While small financial rewards can usually go a long way, that’s not the only kind of reward I use to motivate my teams.  When an individual or a team performs great, I make sure that a) they know that they have done something great; and b) they get the due credit for their achievements.  First and foremost, I recognize good performance one-on-one through appreciative and congratulatory dialogue.  Then I proudly highlight any success in our team meetings.  Finally I also look for opportunities to highlight success with external entities, for example though department- or company-wide e-mails. 

5. Analyze Results and Provide Feedback

Human brain is wired such that it learns best from experience.  No matter if the results come out to be phenomenal or pathetic, it’s important for us as managers to provide opportunities to analyze the outcome and learn from our own experience. 

In a meeting at the end of each quarter I take some time to go over our past quarter’s performance and discuss how and why certain things turned out to be better than expected while others left much to be desired.  I conduct this exercise in an open forum where each team member has a chance to speak and enlighten the rest of the team with their viewpoint.  This is a time where great process improvement ideas also come about.  

It is important to highlight anything that positively effected our results, and see if it’s possible and feasible to somehow make it a permanent feature of our process.  More often than not it’s not something that we can formalize, but by discussing it for a few minutes gives everyone a subconscious sense for it which helps in other similar situations in the future. 

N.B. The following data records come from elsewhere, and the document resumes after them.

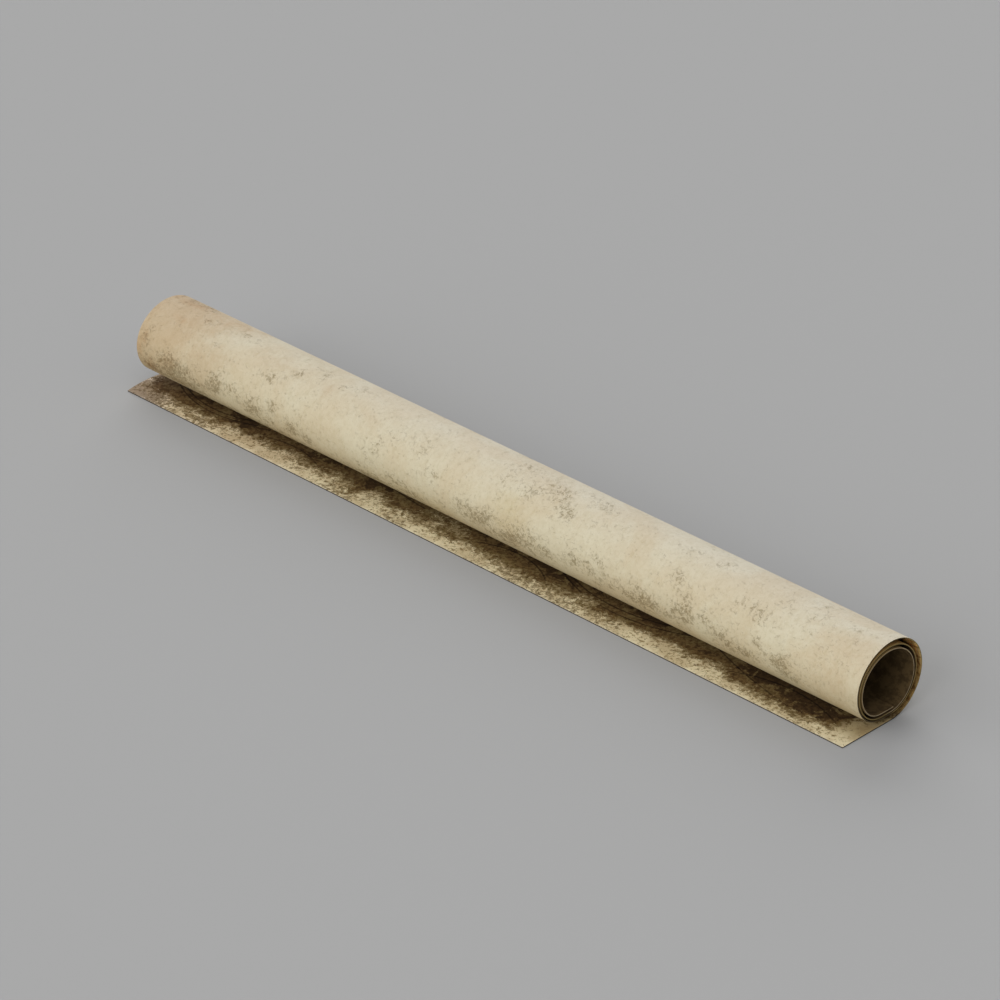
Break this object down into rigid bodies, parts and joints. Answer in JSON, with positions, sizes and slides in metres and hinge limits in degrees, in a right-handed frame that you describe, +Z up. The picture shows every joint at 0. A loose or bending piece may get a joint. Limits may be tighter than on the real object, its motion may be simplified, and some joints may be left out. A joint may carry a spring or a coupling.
{
  "type": "paper scroll",
  "caption": "Loosely rolled sheet of heavy aged paper, lying on its side with the loose edge open flat in front of the roll.",
  "frame": {"origin": "centre of the bounding box at its base, on the surface the scroll lies on", "axes": "+X along the roll, +Y from the loose edge towards the roll, +Z up"},
  "size_m": [0.61, 0.067, 0.0541],
  "materials": {
    "aged_paper": "matt aged paper"
  },
  "bodies": {
    "root": {"scroll_sheet": "aged_paper"}
  },
  "joints": []
}
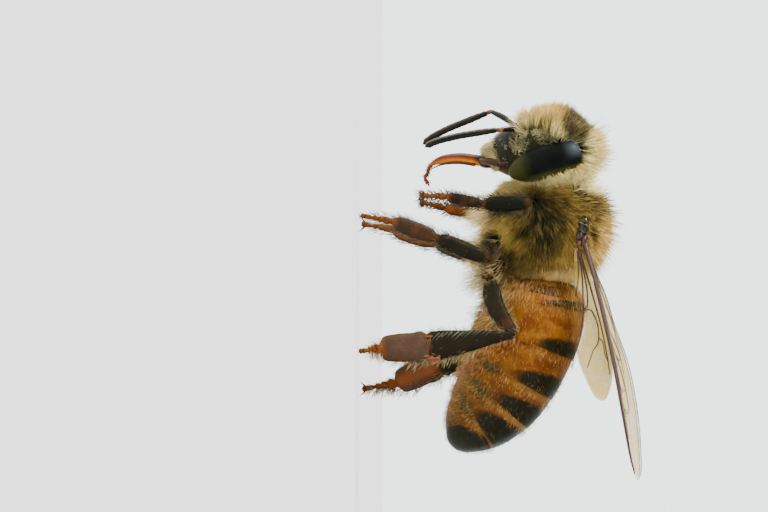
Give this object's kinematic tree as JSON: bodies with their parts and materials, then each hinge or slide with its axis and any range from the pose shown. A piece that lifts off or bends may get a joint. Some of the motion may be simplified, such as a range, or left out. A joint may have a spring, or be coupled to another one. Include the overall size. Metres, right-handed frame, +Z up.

One key thing while analyzing negative results is to stay positive, be forward-looking, and encourage our teams to do the same.  There is hardly anything we gain from finger pointing or criticizing external elements.  Where we can potentially gain is in coming up with objective ideas to minimize the occurrence of such negative instances so that future attempts can be much smoother. 

So there you have my 5 steps to stellar team management.  If you implement these steps and gain positive results, I would absolutely love to hear your story.